■ EXERCISE ■
Reproduce exactly the lines from the line with "in one piece" through the line with "bpy.data.objects.remove(obj)", both included, and no other lines.

■ COLLECTED DATA ■
▼▼▼

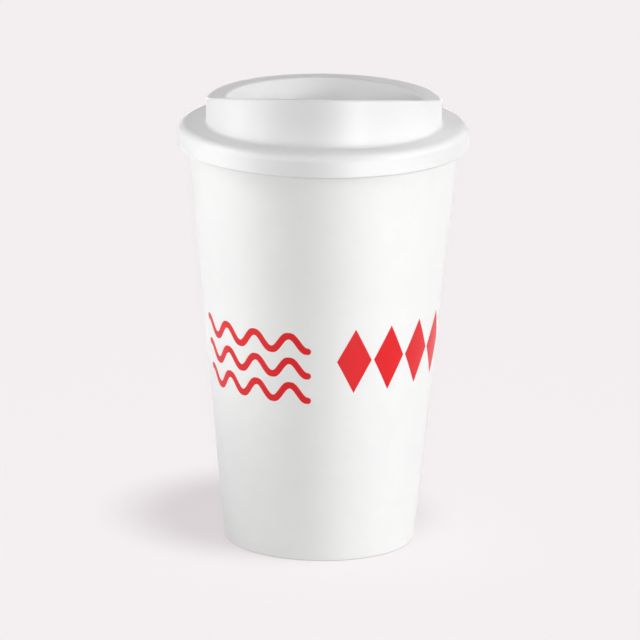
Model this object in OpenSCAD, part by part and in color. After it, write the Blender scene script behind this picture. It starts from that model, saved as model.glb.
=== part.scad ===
// Paper coffee cup with a press-on lid, in millimetres.
// The axis is Z, the cup stands on z = 0, and the lid's raised drinking lip faces -Y.

/* [Cup] */
// Height of the cup over its rolled rim
cup_h = 135; // [110:1:160]
// Diameter over the rolled rim
rim_d = 90; // [84:0.5:96]
// Diameter of the foot
foot_d = 61; // [54:0.5:66]
// Thickness of the side wall's coated board
board = 0.45; // [0.35:0.05:0.55]
// Diameter of the rolled rim's section
curl_d = 2.3; // [2:0.1:3]
// How far the roll turns in past its outermost point, in degrees
curl_turn = 110; // [60:5:115]
// Width of the glued overlap at the side seam
lap_w = 8; // [5:0.5:12]
// Width of the slope that leads up onto the overlap
lap_ramp = 2.5; // [1.5:0.5:4]
// Rounding of the pressed fold that the cup stands on
fold_r = 0.3; // [0.2:0.05:0.35]

/* [Base] */
// Height of the cup's floor over the table
floor_h = 8; // [6:0.5:14]
// Thickness of the base's board
base_board = 0.4; // [0.3:0.05:0.5]
// Outer rounding where the base turns down into its skirt
base_bend = 1; // [0.7:0.1:1.5]
// Distance from the floor's upper face down to the top of the folded hem
hem_drop = 2; // [1.8:0.1:3]
// Gap between folded layers
layer_gap = 0.05; // [0.03:0.01:0.08]

/* [Lid] */
// Wall thickness of the lid
lid_wall = 0.75; // [0.6:0.05:1]
// Gap between the rolled rim and the lid's skirt
rim_fit = 0.25; // [0.15:0.05:0.5]
// Gap between the rolled rim and the brim that rests on it
seat_gap = 0.05; // [0.02:0.01:0.1]
// Height of the brim from its top face to its lower edge
brim_h = 7.3; // [6:0.1:12]
// Rounding of the brim's outer shoulder
shoulder_r = 2.4; // [1.5:0.1:2.8]
// Rounding of the brim's lower edge
skirt_edge = 0.6; // [0.3:0.05:0.6]
// Height of the sealing ring that plugs the cup's mouth
plug_h = 4; // [2.5:0.5:6]
// Thickness of the sealing ring
plug_wall = 0.7; // [0.5:0.05:1]
// Gap between the sealing ring and the cup's wall
plug_fit = 0.3; // [0.2:0.05:0.5]

/* [Collar] */
// Width of the brim's ledge outside the raised collar
ledge_w = 8.7; // [7:0.1:11]
// Height of the collar's level back over the brim
collar_h = 7.5; // [5:0.1:12]
// How much higher the collar's front is than its back
lip_rise = 8.6; // [4:0.1:14]
// Width of the collar's flat top
land_w = 6.2; // [5:0.1:8]
// Rounding of the collar's upper edges
edge_r = 0.8; // [0.5:0.1:1.2]
// Fillet at the foot of the collar and round the well's floor
fillet_r = 0.8; // [0.4:0.1:1.2]
// Depth of the well's floor below the brim's top face
well_drop = 1; // [0.5:0.1:2.5]

/* [Drinking hole] */
// Length of the drinking hole, across the lid
sip_l = 16; // [10:0.5:20]
// Width of the drinking hole
sip_w = 5.6; // [4.6:0.1:6.5]
// Plastic left between the drinking hole and the collar's top
sip_edge = 1.2; // [0.8:0.1:2]
// How far the drinking shelf reaches into the well
shelf_w = 9; // [8.5:0.5:12]
// Depth of the drinking shelf below the collar's top
shelf_drop = 1; // [0.5:0.1:2]
// Diameter of the vent
vent_d = 1.5; // [1:0.1:2.5]
// Distance of the vent in from the well's wall
vent_in = 7.1; // [4:0.1:20]

/* [Hidden] */
$fn = 144;
// Overshoot of cuts and buried joins
over = 1;
// How far a bend runs on into the straight board it joins, in degrees
tuck = 1;

// Rolled rim: its section's radius and centre
curl_r = curl_d / 2;
curl_x = rim_d / 2 - curl_r;
curl_z = cup_h - curl_r;
// Lean of the wall: its outer face runs from the foot to touch the inside of the roll
wall_reach = [curl_x - foot_d / 2, curl_z];
lean = atan(wall_reach[0] / wall_reach[1]) - asin((curl_r - board) / norm(wall_reach));
// Depths into the layers of the foot, square to the wall's outer face
slot_w = base_board + 2 * layer_gap;
hem_d = board + slot_w;
foot_w = hem_d + board;
hem_z = floor_h - hem_drop;
skirt_d = board + layer_gap;
base_z = board + layer_gap;
// The overlap runs from just above the fold to just under the roll
lap_z = [board, cup_h - curl_d - board];

// Lid radii and heights
skirt_r = rim_d / 2 + rim_fit;
brim_r = skirt_r + lid_wall;
seat_z = cup_h + seat_gap;
brim_z = seat_z + lid_wall;
skirt_z = brim_z - brim_h;
plug_z = seat_z - plug_h;
plug_r = layer_r(plug_z, board) - plug_fit;
collar_r = brim_r - ledge_w;
well_r = collar_r - land_w;
well_z = brim_z - well_drop;
back_z = brim_z + collar_h;
// Height at which the plain lower ring of the collar meets its shaped top
split_z = brim_z + collar_h / 2;
lip_slope = lip_rise / collar_r;
shelf_y = -(well_r - shelf_w);
sip_y = -(well_r - sip_edge - sip_w / 2);
vent_y = well_r - vent_in;

// Radius of a layer of the cup at height z, depth d in from the wall's outer face
function layer_r(z, d) = foot_d / 2 + z * tan(lean) - d / cos(lean);
// Point at radius r and angle a round a centre
function polar(centre, r, a) = centre + r * [cos(a), sin(a)];
// Height of the lip's sloping plane in front of the axis
function land_z(y) = back_z - lip_slope * y;

// Ring section from angle a0 to a1, for a bend in board
module bend(centre, r_in, r_out, a0, a1) {
  reach = 4 * r_out;
  span = a1 - a0;
  intersection() {
    difference() {
      translate(centre)
        circle(r = r_out);
      translate(centre)
        circle(r = r_in);
    }
    polygon(concat([centre], [for (i = [0:4]) polar(centre, reach, a0 + span * i / 4)]));
  }
}

// Half section of a block, from the axis to radius r, with round outer corners
module round_block(r, z0, z1, top_r, foot_r) {
  translate([0, z0 + foot_r])
    square([r, z1 - z0 - foot_r - top_r]);
  if (top_r > 0) {
    translate([0, z1 - top_r - over / 2])
      square([r - top_r, top_r + over / 2]);
    translate([r - top_r, z1 - top_r])
      circle(r = top_r);
  }
  if (foot_r > 0) {
    translate([0, z0])
      square([r - foot_r, foot_r + over / 2]);
    translate([r - foot_r, z0 + foot_r])
      circle(r = foot_r);
  }
}

// Side wall in section: hem, pressed fold and wall in one run of board
module wall_section() {
  out_x = layer_r(0, 0);
  in_x = layer_r(0, foot_w);
  out_t = fold_r / tan((90 + lean) / 2);
  in_t = fold_r / tan((90 - lean) / 2);
  centre = [curl_x, curl_z];
  polygon([
    [out_x - out_t, 0],
    [out_x + out_t * sin(lean), out_t * cos(lean)],
    polar(centre, curl_r - board, 180 - lean),
    polar(centre, curl_r, 180 - lean),
    [layer_r(board, board), board],
    [layer_r(board, hem_d), board],
    [layer_r(hem_z, hem_d), hem_z],
    [layer_r(hem_z, foot_w), hem_z],
    [in_x + in_t * sin(lean), in_t * cos(lean)],
    [in_x + in_t, 0]
  ]);
  translate([out_x - out_t, fold_r])
    circle(r = fold_r);
  translate([in_x + in_t, fold_r])
    circle(r = fold_r);
}

// Second layer of board at the side seam, with a step at one edge and a slope at the other
module lap() {
  edge_x = lap_w / 2;
  mid_z = cup_h / 2;
  mid_r = layer_r(mid_z, 0);
  crest_y = sqrt(pow(mid_r + board, 2) - pow(edge_x, 2));
  toe_y = sqrt(pow(mid_r, 2) - pow(edge_x + lap_ramp, 2));
  difference() {
    intersection() {
      rotate_extrude()
        polygon([
          [layer_r(lap_z[0], board / 2), lap_z[0]],
          [layer_r(lap_z[0], -board), lap_z[0]],
          [layer_r(lap_z[1], -board), lap_z[1]],
          [layer_r(lap_z[1], board / 2), lap_z[1]]
        ]);
      translate([-edge_x - lap_ramp - over, 0, 0])
        cube([lap_w + lap_ramp + over, rim_d, cup_h]);
    }
    translate([-edge_x, crest_y, mid_z])
      rotate([-lean, 0, 0])
        rotate([0, 0, atan((crest_y - toe_y) / lap_ramp)])
          translate([-rim_d / 2, 0, -cup_h])
            cube([rim_d / 2, rim_d / 4, 2 * cup_h]);
  }
}

// Conical wall with its rolled rim, side seam and folded foot, all one piece of board
module sidewall() {
  color("white") {
    rotate_extrude() {
      wall_section();
      bend([curl_x, curl_z], curl_r - board, curl_r, -curl_turn, 180 - lean + tuck);
    }
    lap();
  }
}

// Dished base: a floor whose edge turns down into the slot of the folded foot
module base_disc() {
  edge_x = layer_r(floor_h, skirt_d);
  centre = [edge_x - base_bend / tan((90 - lean) / 2), floor_h - base_bend];
  color("white")
    rotate_extrude() {
      translate([0, floor_h - base_board])
        square([centre[0], base_board]);
      bend(centre, base_bend - base_board, base_bend, -lean - tuck, 90 + tuck);
      polygon([
        polar(centre, base_bend, -lean),
        polar(centre, base_bend - base_board, -lean),
        [layer_r(base_z, skirt_d + base_board), base_z],
        [layer_r(base_z, skirt_d), base_z]
      ]);
    }
}

// Brim in section: it caps the rolled rim and its skirt hangs outside it
module brim_section() {
  difference() {
    round_block(brim_r, skirt_z, brim_z, shoulder_r, skirt_edge);
    round_block(skirt_r, skirt_z - over, seat_z, curl_r, 0);
    translate([0, skirt_z])
      square([collar_r - lid_wall, brim_h + over]);
  }
}

// Sealing ring in section, bevelled to lead into the cup's mouth
module plug_section() {
  lead = plug_wall / 2;
  polygon([
    [plug_r - plug_wall, seat_z + lid_wall / 2],
    [plug_r, seat_z + lid_wall / 2],
    [plug_r, plug_z + 2 * lead],
    [plug_r - lead, plug_z],
    [plug_r - plug_wall, plug_z]
  ]);
}

// Well in section: the floor and the lower part of the wall round it
module well_section() {
  difference() {
    round_block(well_r + lid_wall, well_z - lid_wall, split_z, 0, fillet_r + lid_wall);
    round_block(well_r, well_z, split_z + over, 0, fillet_r);
  }
}

// Foot of the collar in section, with the fillet that joins it to the brim
module collar_foot_section() {
  translate([collar_r - lid_wall, seat_z])
    square([lid_wall, split_z - seat_z]);
  difference() {
    translate([collar_r - lid_wall / 2, brim_z - lid_wall / 2])
      square([fillet_r + lid_wall / 2, fillet_r + lid_wall / 2]);
    translate([collar_r + fillet_r, brim_z + fillet_r])
      circle(r = fillet_r);
  }
}

// Hollow ridge in section: two walls under a flat top with round edges
module ridge_section(z0) {
  difference() {
    union() {
      translate([well_r, z0])
        square([land_w, back_z - edge_r - z0]);
      translate([well_r + edge_r, back_z - edge_r - over / 2])
        square([land_w - 2 * edge_r, edge_r + over / 2]);
      for (x = [well_r + edge_r, collar_r - edge_r])
        translate([x, back_z - edge_r])
          circle(r = edge_r);
    }
    translate([well_r + lid_wall, z0 - over])
      square([land_w - 2 * lid_wall, back_z - lid_wall - z0 + over]);
  }
}

// Top of the collar: level behind the axis, and the same section sheared up into the lip in front
module ridge() {
  rotate_extrude(angle = 180)
    ridge_section(split_z);
  intersection() {
    multmatrix([[1, 0, 0, 0], [0, 1, 0, 0], [0, -lip_slope, 1, 0], [0, 0, 0, 1]])
      rotate_extrude(angle = 180, start = 180)
        ridge_section(split_z - lip_rise - over);
    translate([-rim_d, -rim_d, split_z])
      cube([2 * rim_d, 2 * rim_d, collar_h + lip_rise]);
  }
}

// Plan of the lid inside radius r, from the front as far back as y
module front_plan(r, y) {
  intersection() {
    circle(r = r);
    translate([-r, -r])
      square([2 * r, r + y]);
  }
}

// Prism across the lid, drawn as its side view in Y and Z
module across() {
  rotate([90, 0, 90])
    linear_extrude(height = rim_d, center = true)
      children();
}

// Side view of the drinking shelf, shrunk by a wall for its hollow
module shelf_side(inset) {
  rear = shelf_y - inset;
  front = -collar_r;
  low = well_z - lid_wall - (inset > 0 ? over : 0);
  round_r = inset > 0 ? 0 : edge_r;
  tangent = round_r / tan((90 + atan(lip_slope)) / 2);
  top = land_z(rear) - shelf_drop - inset;
  slope = atan(lip_slope);
  polygon([
    [front, low],
    [rear, low],
    [rear, top - tangent],
    [rear - tangent * cos(slope), top + tangent * sin(slope)],
    [front, land_z(front) - shelf_drop - inset]
  ]);
  if (round_r > 0)
    translate([rear - round_r, top - tangent])
      circle(r = round_r);
}

// Shelf behind the lip that carries the drinking hole
module shelf() {
  intersection() {
    across()
      shelf_side(0);
    linear_extrude(height = 2 * cup_h)
      front_plan(well_r + lid_wall / 2, shelf_y + over);
  }
}

// Hollow under the shelf, open to the cup and to the ridge
module shelf_hollow() {
  intersection() {
    across()
      shelf_side(lid_wall);
    linear_extrude(height = 2 * cup_h)
      front_plan(well_r + land_w / 2, shelf_y);
  }
}

// Drinking hole, straight up through the shelf
module sip_hole() {
  run = sip_l - sip_w;
  translate([0, sip_y, well_z])
    linear_extrude(height = collar_h + lip_rise) {
      square([run, sip_w], center = true);
      for (x = [-run / 2, run / 2])
        translate([x, 0])
          circle(r = sip_w / 2);
    }
}

// Press-on lid, moulded in one piece
module lid() {
  color("whitesmoke")
    difference() {
      union() {
        rotate_extrude() {
          brim_section();
          plug_section();
          well_section();
          collar_foot_section();
        }
        ridge();
        shelf();
      }
      shelf_hollow();
      sip_hole();
      translate([0, vent_y, well_z - lid_wall - over])
        cylinder(d = vent_d, h = lid_wall + 2 * over);
    }
}

sidewall();
base_disc();
lid();
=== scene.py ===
import math
import bmesh
import bpy
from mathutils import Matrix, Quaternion, Vector


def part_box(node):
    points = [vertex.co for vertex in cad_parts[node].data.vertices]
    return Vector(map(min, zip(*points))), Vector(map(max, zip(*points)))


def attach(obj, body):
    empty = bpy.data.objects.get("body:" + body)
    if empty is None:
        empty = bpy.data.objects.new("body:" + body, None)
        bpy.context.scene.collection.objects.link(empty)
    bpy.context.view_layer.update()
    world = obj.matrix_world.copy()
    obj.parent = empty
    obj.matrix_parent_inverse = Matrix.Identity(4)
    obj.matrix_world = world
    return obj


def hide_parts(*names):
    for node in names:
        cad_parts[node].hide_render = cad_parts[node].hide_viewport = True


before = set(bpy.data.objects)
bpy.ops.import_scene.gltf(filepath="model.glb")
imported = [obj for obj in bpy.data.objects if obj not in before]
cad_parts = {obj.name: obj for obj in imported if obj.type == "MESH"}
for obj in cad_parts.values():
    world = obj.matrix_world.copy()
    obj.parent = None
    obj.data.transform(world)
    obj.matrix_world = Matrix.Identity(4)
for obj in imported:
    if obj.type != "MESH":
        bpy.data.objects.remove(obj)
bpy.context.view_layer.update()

# Paper coffee cup with a press-on lid. Sizes are in mm up to the stage, and in metres from there on.
mm = 0.001

# Tools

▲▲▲

■ COMPLETE RESPONSE ■
// Press-on lid, moulded in one piece
module lid() {
  color("whitesmoke")
    difference() {
      union() {
        rotate_extrude() {
          brim_section();
          plug_section();
          well_section();
          collar_foot_section();
        }
        ridge();
        shelf();
      }
      shelf_hollow();
      sip_hole();
      translate([0, vent_y, well_z - lid_wall - over])
        cylinder(d = vent_d, h = lid_wall + 2 * over);
    }
}

sidewall();
base_disc();
lid();
=== scene.py ===
import math
import bmesh
import bpy
from mathutils import Matrix, Quaternion, Vector


def part_box(node):
    points = [vertex.co for vertex in cad_parts[node].data.vertices]
    return Vector(map(min, zip(*points))), Vector(map(max, zip(*points)))


def attach(obj, body):
    empty = bpy.data.objects.get("body:" + body)
    if empty is None:
        empty = bpy.data.objects.new("body:" + body, None)
        bpy.context.scene.collection.objects.link(empty)
    bpy.context.view_layer.update()
    world = obj.matrix_world.copy()
    obj.parent = empty
    obj.matrix_parent_inverse = Matrix.Identity(4)
    obj.matrix_world = world
    return obj


def hide_parts(*names):
    for node in names:
        cad_parts[node].hide_render = cad_parts[node].hide_viewport = True


before = set(bpy.data.objects)
bpy.ops.import_scene.gltf(filepath="model.glb")
imported = [obj for obj in bpy.data.objects if obj not in before]
cad_parts = {obj.name: obj for obj in imported if obj.type == "MESH"}
for obj in cad_parts.values():
    world = obj.matrix_world.copy()
    obj.parent = None
    obj.data.transform(world)
    obj.matrix_world = Matrix.Identity(4)
for obj in imported:
    if obj.type != "MESH":
        bpy.data.objects.remove(obj)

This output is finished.